▶ _Job_: Your task is to copy each line that has the word "empty".

▶ _Raw data_:
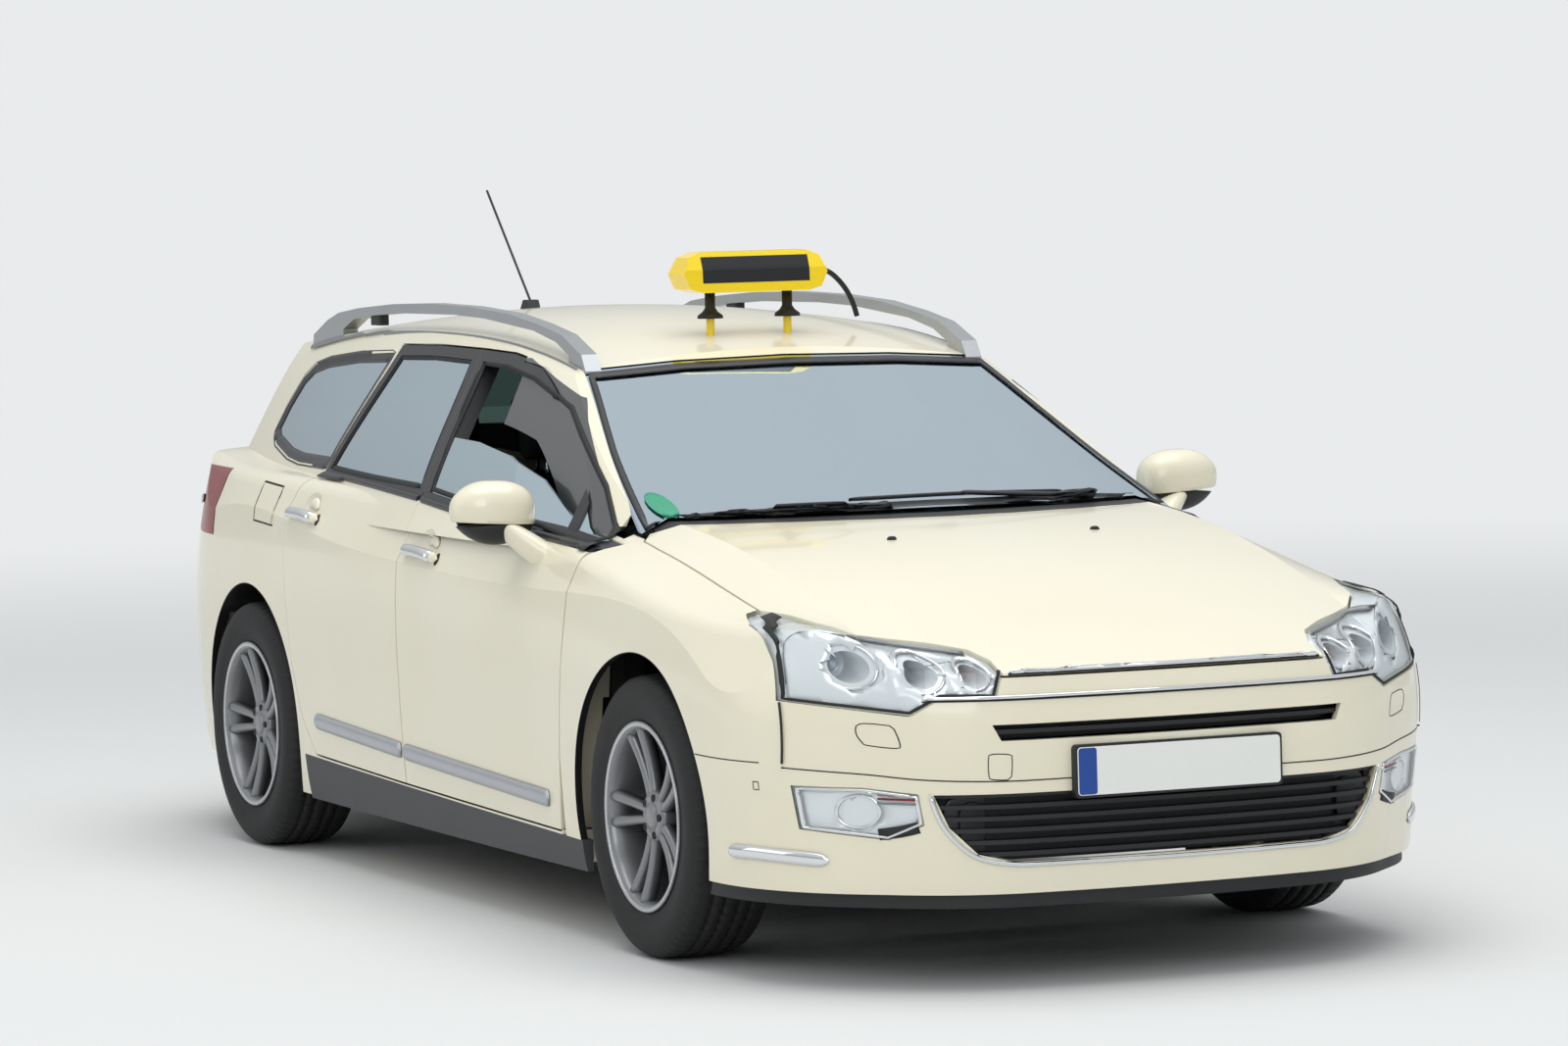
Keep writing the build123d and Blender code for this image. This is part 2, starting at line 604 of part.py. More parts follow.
def make_rim():
    """Alloy rim: barrel, and a dish cut down to pairs of spokes."""
    barrel = drum([
        (-BEAD_X, BEAD_RADIUS), (BEAD_X, BEAD_RADIUS), (BEAD_X + 3, FLANGE_RADIUS),
        (FLANGE_X, FLANGE_RADIUS),
    ])
    barrel = barrel - drum([(-BEAD_X - 1, 204), (90, 206), (FLANGE_X + 1, 212)])
    dish = drum([(20, HUB_RADIUS), (80, 212), (100, 212)]) - drum([(76, HUB_RADIUS), (101, 218)])
    side_plane = Plane(origin=(0, 0, 0), x_dir=(0, 1, 0), z_dir=(1, 0, 0))
    spoke = side_plane * outline_face([(40, 4), (214, 20), (214, 44), (40, 24)])
    spoke = extrude(spoke, 110, dir=(1, 0, 0))
    spokes = lying(20, 80, 0, 0, HUB_RADIUS)
    for i in range(SPOKE_PAIRS):
        for piece in (spoke, mirror(spoke, about=Plane.XY)):
            spokes = spokes + Rot(360 / SPOKE_PAIRS * i, 0, 0) * piece
    return (dish & spokes) + barrel - lying(0, 55, 0, 0, BORE_RADIUS)


tyre, rim = make_tyre(), make_rim()
WHEELS = [
    ("front_left", 1, FRONT_AXLE),
    ("front_right", -1, FRONT_AXLE),
    ("rear_left", 1, REAR_AXLE),
    ("rear_right", -1, REAR_AXLE),
]
for corner, side, axle in WHEELS:
    for kind, shape in (("tyre", tyre), ("rim", rim)):
        placed = Pos(TRACK_HALF, axle, AXLE_HEIGHT) * shape
        nodes[f"{kind}_{corner}"] = placed if side > 0 else other_side(placed)

# Steering knuckles on their kingpins
PIN_RADIUS = 12
PIN_PLAY = 0.5
KNUCKLE_HALF = 100
STUB_END = TRACK_HALF + 50
knuckle = (
    standing(KINGPIN_X, FRONT_AXLE, AXLE_HEIGHT - KNUCKLE_HALF, AXLE_HEIGHT + KNUCKLE_HALF, 24)
    + lying(KINGPIN_X, TRACK_HALF + 10, FRONT_AXLE, AXLE_HEIGHT, 50)
    + lying(TRACK_HALF, STUB_END, FRONT_AXLE, AXLE_HEIGHT, BORE_RADIUS - 1)
)
for bottom in (-KNUCKLE_HALF - 10, KNUCKLE_HALF - 30):
    low = AXLE_HEIGHT + bottom
    knuckle = knuckle - standing(KINGPIN_X, FRONT_AXLE, low, low + 40, PIN_RADIUS + PIN_PLAY)
nodes["knuckle_left"] = knuckle
nodes["knuckle_right"] = other_side(knuckle)

# Front suspension: lower arms, upper links and struts
arm_bottom = AXLE_HEIGHT - KNUCKLE_HALF - 30
link_bottom = AXLE_HEIGHT + KNUCKLE_HALF + 6
lower_arm = prism_z([
    (420, FRONT_AXLE - 130), (420, FRONT_AXLE + 150), (500, FRONT_AXLE + 60),
    (770, FRONT_AXLE + 26), (770, FRONT_AXLE - 26), (500, FRONT_AXLE - 60),
], arm_bottom, arm_bottom + 24)
STRUT_X = 600
suspension = (
    lower_arm
    + block(STRUT_X - 28, KINGPIN_X + 26, FRONT_AXLE - 24, FRONT_AXLE + 24, link_bottom, link_bottom + 22)
    + standing(KINGPIN_X, FRONT_AXLE, arm_bottom + 20, arm_bottom + 52, PIN_RADIUS)
    + standing(KINGPIN_X, FRONT_AXLE, link_bottom - 28, link_bottom + 2, PIN_RADIUS)
    + standing(STRUT_X, FRONT_AXLE, AXLE_HEIGHT + 20, 800, 28)
)
crossmember = block(-440, 440, FRONT_AXLE - 60, FRONT_AXLE + 70, arm_bottom - 2, arm_bottom + 40)
nodes["front_suspension"] = both(suspension) + crossmember

# Rear suspension: cross tube, trailing arms and stub axles
ARM_X = 630
TUBE_Y = 1100
TUBE_Z = 263
rear_arm = block(
    ARM_X - 22, ARM_X + 22, TUBE_Y - 38, REAR_AXLE + 40, AXLE_HEIGHT - 70, AXLE_HEIGHT - 10
)
rear_arm = rear_arm + lying(ARM_X - 20, TRACK_HALF + 10, REAR_AXLE, AXLE_HEIGHT, 40)
rear_arm = rear_arm + lying(TRACK_HALF, STUB_END, REAR_AXLE, AXLE_HEIGHT, BORE_RADIUS - 1)
nodes["rear_suspension"] = both(rear_arm) + lying(-ARM_X, ARM_X, TUBE_Y, TUBE_Z, 30)


def wheel_housing(axle, x0, x1, wall_bottom):
    """Liner over one wheel with its inner wall."""
    outer, inner = ARCH_RADIUS + 8, ARCH_RADIUS + 1
    ring = wheel_arch(axle, x0, x1, outer) - wheel_arch(axle, x0 - 10, x1 + 10, inner)
    ring = ring & block(0, 1000, axle - 500, axle + 500, FLOOR_HEIGHT + 20, 900)
    inner_wall = wheel_arch(axle, x0 - 4, x0, outer)
    inner_wall = inner_wall & block(0, 1000, axle - 500, axle + 500, wall_bottom, 900)
    return ring + inner_wall


front_housing = wheel_housing(FRONT_AXLE, 504, 868, AXLE_HEIGHT - 100) - [
    standing(STRUT_X, FRONT_AXLE, 600, 900, 29), door_hole(FRONT_DOOR), fender_edge
]
rear_housing = wheel_housing(REAR_AXLE, 604, wall_x, FLOOR_HEIGHT) - door_hole(REAR_DOOR)
nodes["wheel_housings"] = both(front_housing + rear_housing)

# Front frame: rails, inner wings, strut towers, radiator support, bulkhead and
# the pillars that the front doors hang on
BULKHEAD_X = 742
BULKHEAD_LEVELS = [
    (715, LOW_FLOOR + 16, FLOOR_HEIGHT), (BULKHEAD_X, FLOOR_HEIGHT, 900), (690, 900, 955),
]
bulkhead = [
    block(-half, half, BULKHEAD, BULKHEAD + 15, low, high) for half, low, high in BULKHEAD_LEVELS
]
hinge_pillar = block(BULKHEAD_X, 800, -1050, -900, FLOOR_HEIGHT, 915) - [
    door_hole(FRONT_DOOR), wheel_arch(FRONT_AXLE, 500, 1000, ARCH_RADIUS + HOUSING_ROOM)
]
front_frame = both(
    block(430, 490, -2230, BULKHEAD, 430, 510)
    + block(486, 494, -1480, BULKHEAD, 510, 850)
    + block(486, 680, FRONT_AXLE - 80, FRONT_AXLE + 80, 800, 812)
    + hinge_pillar
)
nodes["front_frame"] = front_frame + block(-490, 490, -2262, -2230, 300, 640) + bulkhead
nodes["engine_block"] = block(-380, 340, -2060, -1500, 330, 800)

# Floor with its tunnel, stepped up to the boot
STEP_Y = 1020
FLOOR_SHEET = 16
nodes["floor_pan"] = (
    block(-715, 715, BULKHEAD + 15, STEP_Y + 15, LOW_FLOOR, LOW_FLOOR + FLOOR_SHEET)
    + block(-590, 590, STEP_Y, STEP_Y + 15, LOW_FLOOR + FLOOR_SHEET, FLOOR_HEIGHT)
    + block(-590, 590, STEP_Y, 2235, FLOOR_HEIGHT, FLOOR_HEIGHT + 18)
    + block(-90, 90, BULKHEAD + 15, STEP_Y, LOW_FLOOR + FLOOR_SHEET, 320)
)
nodes["exhaust"] = block(-480, -180, 1810, 2200, 190, 290) + (
    Pos(-330, 1435, 206) * Rot(90, 0, 0) * Cylinder(22, 790)
)

# Cabin: dashboard with the steering wheel, front seats and rear bench
dash_side = [
    (-1140, 962), (-1140, 968), (-1000, 974), (-700, 988), (-575, 940), (-545, 820), (-610, 690),
    (-700, 480), (BULKHEAD + 16, 480), (BULKHEAD + 16, 962),
]
dash = extrude(centre_plane * outline_face(dash_side), 700, both=True)
dash_low = dash & block(-700, 700, BULKHEAD, 0, 400, 962)
dash_room = block(-640, 640, -1200, -930, 962, 1100) + block(-700, 700, -930, 0, 962, 1100)
dash_high = dash & glasshouse(UPPER_WALL) & dash_room
STEERING_PLACE = (370, -400, 935)
STEERING_SIDES = 36
steering_ring = RegularPolygon(191, STEERING_SIDES) - RegularPolygon(171, STEERING_SIDES)
steering = Pos(0, 0, -10) * extrude(steering_ring, 20, dir=(0, 0, 1))
steering = steering + Box(350, 46, 18) + Pos(0, 0, -20) * Cylinder(70, 36)
steering = steering + Pos(0, 0, -125) * Cylinder(24, 200)
nodes["dashboard"] = dash_low + dash_high + Pos(*STEERING_PLACE) * Rot(-64, 0, 0) * steering


# Seats as side profiles, (y, z) points about the hip point of the seat
CUSHION = [
    (-250, -62), (-292, 0), (-288, 52), (-250, 78), (-120, 76), (140, 44), (212, 60), (236, 0),
    (180, -62),
]
SEAT_BACK = [
    (172, 50), (236, 44), (300, 130), (352, 360), (404, 590), (410, 636), (378, 652), (336, 632),
    (284, 460), (240, 300), (204, 160),
]
HEADREST = [
    (372, 690), (350, 730), (366, 816), (398, 838), (440, 822), (446, 750), (424, 694),
]
SHOULDERS = [(1.0, 0), (1.0, 480), (0.8, 660), (0.8, 900)]


def seat(x, y, width, heads):
    """A seat or bench of one width, with a headrest at each of some places."""
    place = Pos(x, y, 400)
    half = width / 2
    profiles = extrude(centre_plane * outline_face(CUSHION), half, both=True) + extrude(
        centre_plane * outline_face(SEAT_BACK), half, both=True
    )
    shoulders = [(half - (1 - share) * 250, z) for share, z in SHOULDERS]
    shape = profiles & prism_y(mirrored([(half, -100)] + shoulders), -400, 500)
    for head_x in heads:
        head = Pos(head_x, 0, 0) * extrude(centre_plane * outline_face(HEADREST), 125, both=True)
        post = Pos(head_x, 396, 665) * Box(110, 14, 90)
        shape = shape + head + post
    return place * shape


SEAT_BASE_TOP = 345
front_base = block(190, 550, -190, 130, LOW_FLOOR + FLOOR_SHEET, SEAT_BASE_TOP)
nodes["front_seats"] = both(seat(370, -20, 490, [0]) + front_base)
bench_base = both(block(100, 500, 840, 1010, LOW_FLOOR + FLOOR_SHEET, SEAT_BASE_TOP))
nodes["rear_bench"] = seat(0, 975, 1180, [-340, 0, 340]) + bench_base

# Roof: rails, sign and aerial
RAIL_X = 516
RAIL_WIDTH = 44
RAIL_SIDE = [
    (-270, 1320), (-264, 1356), (-236, 1398), (-105, 1445), (59, 1470), (268, 1493), (557, 1506),
    (850, 1509), (1130, 1502), (1403, 1486), (1565, 1470), (1660, 1447), (1776, 1404),
    (1784, 1340), (1540, 1340), (1530, 1424), (1444, 1454), (1282, 1468), (1077, 1478),
    (664, 1482), (443, 1477), (87, 1452), (-65, 1426), (-150, 1394), (-160, 1320),
]
rail = Pos(RAIL_X, 0, 0) * extrude(centre_plane * outline_face(RAIL_SIDE), RAIL_WIDTH, dir=(1, 0, 0))
roof_top = skin & block(-700, 700, -500, 2000, 1250, ROOF_REACH)
nodes["roof_rails"] = both(rail - roof_top)
SIGN_Y = -30
sign_front = [(204, 1588), (186, 1550), (150, 1540)]
sign_rear = [(150, 1646), (186, 1632)]
sign_outline = mirrored(sign_rear + sign_front)
sign_body = prism_y(sign_outline, SIGN_Y - 60, SIGN_Y + 60)
sign_section = [
    (SIGN_Y - 58, 1540), (SIGN_Y - 54, 1600), (SIGN_Y - 34, 1646), (SIGN_Y + 34, 1646),
    (SIGN_Y + 54, 1600), (SIGN_Y + 58, 1540),
]
sign_body = sign_body & extrude(centre_plane * outline_face(sign_section), 210, both=True)
legs = both(standing(110, SIGN_Y, 1400, 1545, 11)) - roof_top
nodes["taxi_sign"] = sign_body + legs
aerial_base = extrude(
    centre_plane * outline_face([(1466, 1440), (1496, 1490), (1526, 1490), (1566, 1440)]),
    18, both=True,
)
aerial_rod = Pos(0, 1672, 1642) * Rot(-45.6, 0, 0) * Cylinder(3.5, 446)
nodes["aerial"] = aerial_base + aerial_rod - roof_top

# Door mirrors: a lofted shell on a foot that stands on the door
MIRROR_X = 952
MIRROR_Z = 1032
# Station along the car, half width, half height and corner radius
MIRROR_SECTIONS = [(-668, 44, 32, 28), (-640, 84, 56, 46), (-600, 100, 70, 54), (-545, 102, 72, 54)]
mirror_shell = loft([
    cross_plane(y) * Pos(MIRROR_X, MIRROR_Z) * RectangleRounded(2 * half_w, 2 * half_h, corner)
    for y, half_w, half_h, corner in MIRROR_SECTIONS
])
foot_side = [(-800, 872), (-800, 925), (-690, 985), (-570, 985), (-585, 940), (-650, 872)]
mirror_foot = prism_y(
    [(830, 860), (902, 885), (928, 940), (985, 975), (985, 1000), (920, 990), (830, 950)],
    -800, -570,
) & extrude(centre_plane * outline_face(foot_side), 1100, dir=(1, 0, 0))
door_side = skin & block(700, 1000, -850, -400, 700, 1200)
door_mirror = mirror_shell + mirror_foot - door_side
nodes["mirror_left"] = door_mirror
nodes["mirror_right"] = other_side(door_mirror)

os.makedirs("parts", exist_ok=True)
for name, shape in nodes.items():
    export_step(shape, f"parts/{name}.step")
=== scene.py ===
# %% [markdown]
# # A taxi cab, dressed in Blender
# The solids of the car come in as a fixed frame, in metres, with the front towards -Y and the
# car's left side towards +X. This script adds what a car gets after its body is built: paint,
# rubber, glass, chrome, cloth, tyre treads and small trim. Nothing here moves or resizes a solid.

# %% Load the frame
import math

import bmesh
import bpy
from mathutils import Matrix, Vector
from mathutils.bvhtree import BVHTree
from mathutils.geometry import interpolate_bezier


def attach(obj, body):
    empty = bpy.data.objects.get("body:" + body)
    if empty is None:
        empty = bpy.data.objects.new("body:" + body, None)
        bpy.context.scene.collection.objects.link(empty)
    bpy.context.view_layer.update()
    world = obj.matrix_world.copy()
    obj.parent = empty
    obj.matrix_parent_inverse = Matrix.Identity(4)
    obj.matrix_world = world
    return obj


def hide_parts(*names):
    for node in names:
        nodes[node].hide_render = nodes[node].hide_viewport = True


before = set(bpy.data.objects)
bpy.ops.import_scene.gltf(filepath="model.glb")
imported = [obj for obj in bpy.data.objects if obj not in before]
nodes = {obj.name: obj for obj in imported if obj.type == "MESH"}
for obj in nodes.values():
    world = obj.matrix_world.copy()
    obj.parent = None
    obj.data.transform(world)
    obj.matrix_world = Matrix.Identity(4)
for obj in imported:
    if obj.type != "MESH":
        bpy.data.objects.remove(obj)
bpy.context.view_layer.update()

# %% [markdown]
# ## The camera
# The photograph was taken from the front right corner with a long lens, from about 16 m away and
# at a standing person's height. A long lens keeps both ends of the car at nearly one scale, so a
# short lens close up would never match it, whatever the angle.

# %% Camera
AZIMUTH = math.radians(-23.932)
ELEVATION = math.radians(3.673)
ROLL = math.radians(-1.209)
IMAGE_WIDTH = 1600
FOCAL_PIXELS = 6466.5
SENSOR_MM = 36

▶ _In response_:
    empty = bpy.data.objects.get("body:" + body)
    if empty is None:
        empty = bpy.data.objects.new("body:" + body, None)
        bpy.context.scene.collection.objects.link(empty)
    obj.parent = empty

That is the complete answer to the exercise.